EDIT: and i would keep the 10k drive, it will help the boot time and program loading time.
 

thebeginning

New Member
bare drive means your getting the hard drive only, no screws, no manual, just an anti static bag and the hard drive. but its fine, OEM (or bare drive) products are cheaper.

i would suggest the 4870 in the links you posted, but if it were mine i would really go for the 1gb version.



wait, so will I need to buy screws or any other supplies? Again, this will be my first time putting one together so I'm a bit of a noob.


I'll probably just stick with the 1gb 4850...now that I think about it I really don't need that much power on the graphics end. If I get something too nice I'll be tempted to game even more on my work machine :)
 

lovely?

Active Member
the 4850 1gb is very good as well, its a great choice.

no, you won't have to buy screws, because as long as your case is a retail, it will come with hard drive screws. and if you buy your motherboard retail, it will come with the sata cables you will need.
 

thebeginning

New Member
Look great and good choice on vid card and motherboard.
This would given you a noticable performance increase compared to the raptor hd : http://www.newegg.com/Product/Product.aspx?Item=N82E16820227361
# Sequential Access - Read: Up to 170 MB/s
# Sequential Access - Write: Up to 98 MB/s


but is that both read and write speeds? based on what I've read those are pretty erratic and inconsistent.
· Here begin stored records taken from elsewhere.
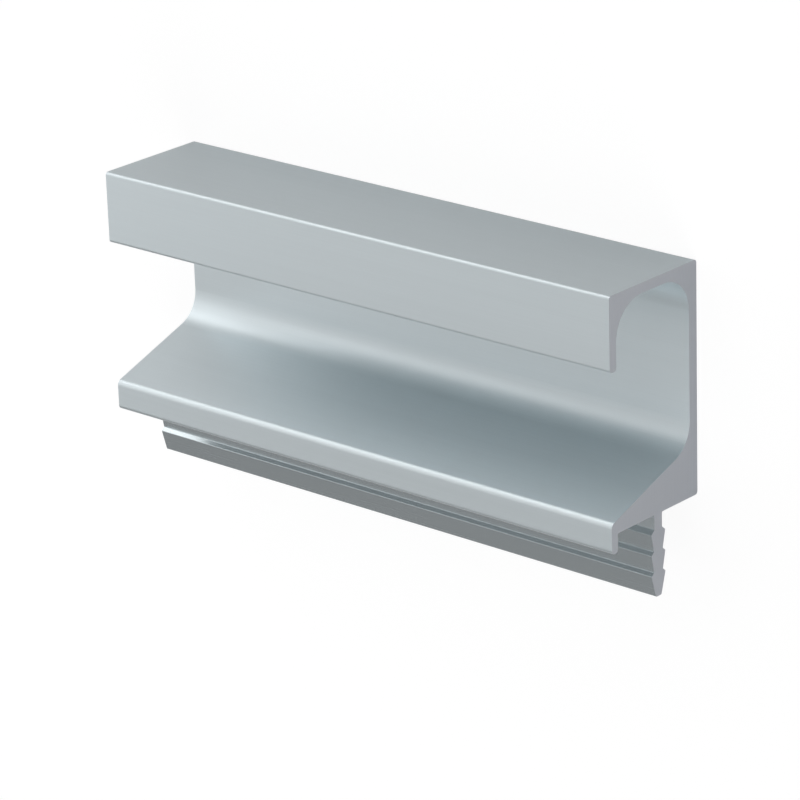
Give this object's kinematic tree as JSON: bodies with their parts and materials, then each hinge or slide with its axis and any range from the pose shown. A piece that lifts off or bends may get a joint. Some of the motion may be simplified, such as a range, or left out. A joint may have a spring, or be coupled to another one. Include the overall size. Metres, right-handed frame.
{
  "type": "aluminium handle profile",
  "caption": "Aluminium handle profile, extruded in one piece: hooked finger grip, sloping lip with drip edge, and a barbed tongue pressed into a groove in the edge of a panel.",
  "frame": {"origin": "centre of the footprint of the profile as it lies on its flat back plate, on the surface that it lies on", "axes": "+X along the length, +Y from the tongue towards the top wall of the grip, +Z out of the back plate, through the mouth of the grip"},
  "size_m": [0.1, 0.0496, 0.0204],
  "materials": {
    "anodised_aluminium": "satin silver anodised, with fine lines along the length and plain sawn ends"
  },
  "bodies": {
    "root": {"handle_profile": "anodised_aluminium"}
  },
  "joints": []
}
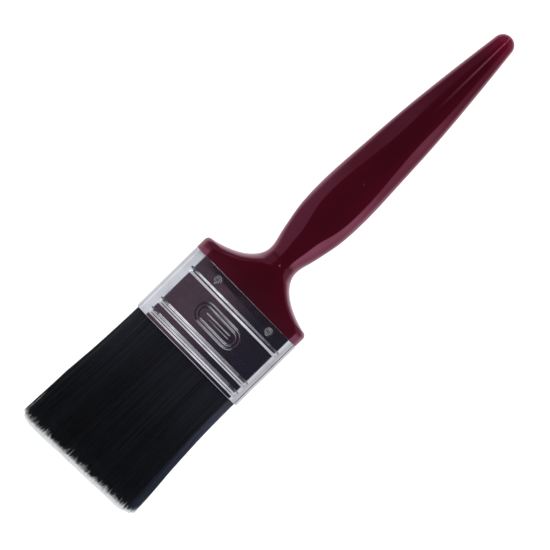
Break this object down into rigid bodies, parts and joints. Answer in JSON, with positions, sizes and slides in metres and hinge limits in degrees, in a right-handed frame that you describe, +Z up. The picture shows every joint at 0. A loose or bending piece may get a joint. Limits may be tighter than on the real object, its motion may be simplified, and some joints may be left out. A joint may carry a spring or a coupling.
{
  "type": "flat paint brush",
  "caption": "Flat decorator's paint brush with a slim lacquered handle, a beaded sheet metal ferrule and a pack of straight dark bristles.",
  "frame": {"origin": "under the middle of the brush's length and width, on the surface that it lies on", "axes": "+Y from the bristle tips to the handle's tip, +Z up through the thickness, +X across the brush"},
  "size_m": [0.0548, 0.2252, 0.0163],
  "materials": {
    "handle_lacquer": "deep maroon dipped gloss lacquer over beech",
    "ferrule_tinplate": "bright plated sheet steel with light handling smudges",
    "nail_steel": "bright wire nail",
    "bristle_black": "black filaments with pale split tips",
    "plug_wood": "sawn softwood",
    "epoxy_resin": "amber set resin"
  },
  "bodies": {
    "root": {"handle": "handle_lacquer", "ferrule": "ferrule_tinplate", "nail_front_left": "nail_steel", "nail_front_right": "nail_steel", "nail_back_left": "nail_steel", "nail_back_right": "nail_steel", "front_bristle_bank": "bristle_black", "back_bristle_bank": "bristle_black", "spacer_plug": "plug_wood", "epoxy_set": "epoxy_resin"}
  },
  "joints": []
}
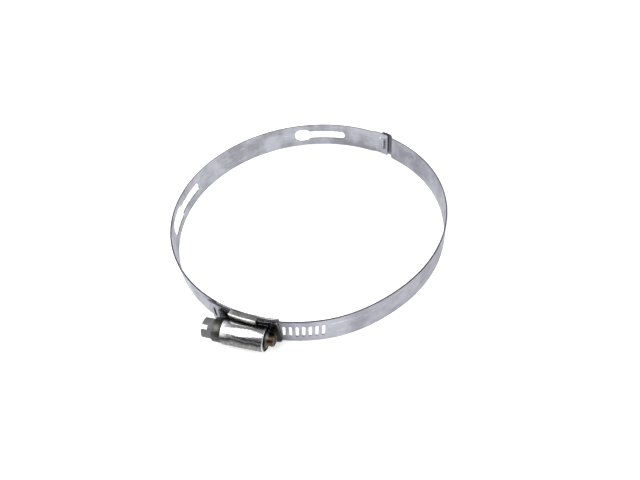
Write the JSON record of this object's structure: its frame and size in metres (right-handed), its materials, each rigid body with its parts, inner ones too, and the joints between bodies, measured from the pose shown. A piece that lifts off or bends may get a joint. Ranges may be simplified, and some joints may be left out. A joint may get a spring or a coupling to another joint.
{
  "type": "hose clamp",
  "caption": "Worm-drive hose clamp: a keyhole band and a slotted band hooked into one ring, drawn together by a slotted hex worm screw in a pressed housing.",
  "frame": {"origin": "centre of the hose bore, at the middle of the band's width", "axes": "+Z along the hose axis; the screw lies along X at the front (-Y) with its head to -X"},
  "size_m": [0.1282, 0.1384, 0.015],
  "materials": {
    "band_zinc": "bright zinc-plated strip, drawn along its length",
    "housing_zinc": "bright zinc-plated pressing",
    "saddle_zinc": "bright zinc-plated pressing",
    "screw_steel": "turned and headed steel, yellow passivated tip"
  },
  "bodies": {
    "screw_mount": {"housing": "housing_zinc", "saddle": "saddle_zinc"},
    "worm": {"worm_screw": "screw_steel"},
    "sliding_band": {"slotted_band": "band_zinc"},
    "anchored_band": {"keyhole_band": "band_zinc"}
  },
  "joints": [
    {"name": "screw_turn", "type": "hinge", "parent": "screw_mount", "child": "worm", "pos_m": [0, -0.069, 0], "axis": [1, 0, 0], "range_deg": [-1080, 1080]},
    {"name": "slotted_band_travel", "type": "hinge", "parent": "screw_mount", "child": "sliding_band", "pos_m": [0, 0, 0], "axis": [0, 0, -1], "range_deg": [-7, 7]},
    {"name": "keyhole_band_flex", "type": "hinge", "parent": "screw_mount", "child": "anchored_band", "pos_m": [-0.02035, -0.06047, 0], "axis": [0, 0, -1], "range_deg": [-3.6, 3.6]}
  ],
  "couplings": [
    {"joint": "slotted_band_travel", "follows": "screw_turn", "ratio": 0.0063858},
    {"joint": "keyhole_band_flex", "follows": "screw_turn", "ratio": 0.0031929}
  ]
}
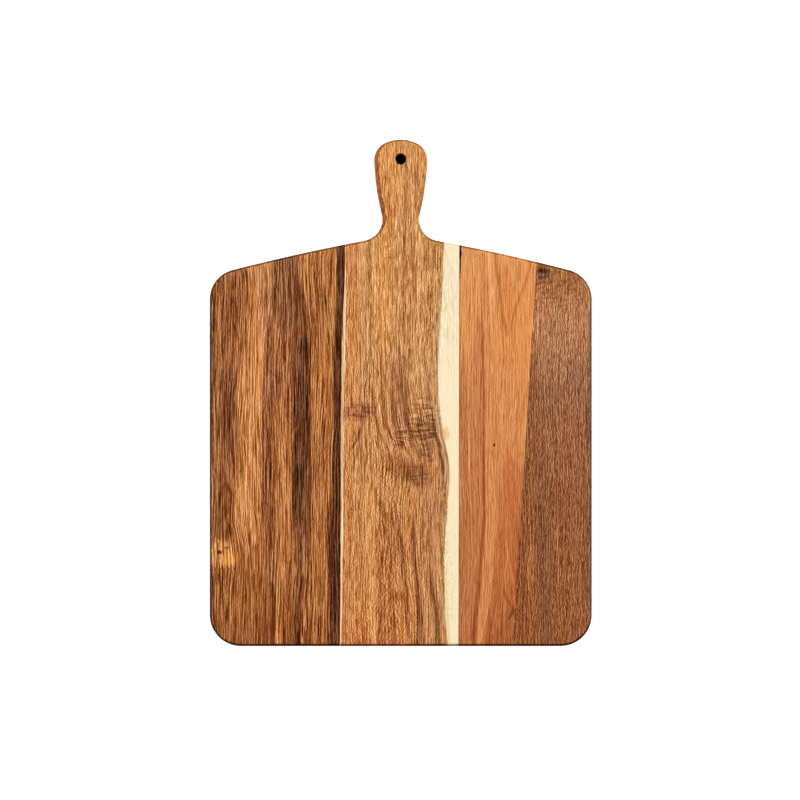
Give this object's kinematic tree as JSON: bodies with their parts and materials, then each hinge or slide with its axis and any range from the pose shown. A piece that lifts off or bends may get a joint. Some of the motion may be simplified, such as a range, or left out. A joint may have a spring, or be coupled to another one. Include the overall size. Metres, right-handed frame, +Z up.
{
  "type": "paddle charcuterie board",
  "caption": "Flat rectangular serving board with rounded corners, glued edge to edge from wooden staves, with a short shaped handle and a hanging hole.",
  "frame": {"origin": "middle of the underside of the box that holds the whole board", "axes": "+X to the board's right as it is seen in the picture, +Y along the board towards the tip of the handle, +Z up out of the serving face"},
  "size_m": [0.33, 0.4375, 0.015],
  "materials": {
    "red_brown_acacia": "oiled satin",
    "gold_acacia": "oiled satin",
    "orange_acacia": "oiled satin",
    "walnut_brown_acacia": "oiled satin",
    "cured_glue": "dull brown film"
  },
  "bodies": {
    "root": {"left_stave": "red_brown_acacia", "centre_stave": "gold_acacia", "orange_stave": "orange_acacia", "brown_stave": "walnut_brown_acacia", "left_glue_line": "cured_glue", "middle_glue_line": "cured_glue", "right_glue_line": "cured_glue"}
  },
  "joints": []
}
and someone mentioned getting a different CPU fan (I think)...any suggestions?
 

lovely?

Active Member
do you plan on overclocking your processor?

and yes, that SSD is very fast, but for your money, you will not notice the difference.
 

thebeginning

New Member
do you plan on overclocking your processor?

and yes, that SSD is very fast, but for your money, you will not notice the difference.


k thanks, good to hear.

and no, probably not. I've OC'd my current system and noticed a fair jump in performance, but nothing really huge (OC'd my Dual-Core Opteron 170 from 2.0 to 2.62 and upped my GPU a tad). I'd like to keep everything straight because this is a business machine, not one for just gaming and such.
 

Draz

New Member
thebeginning - that looks like a sweet build, and to answer your question about the screw and stuff, most of all the hardware usually comes with the case. well at least with the few builds that i have done that was the case.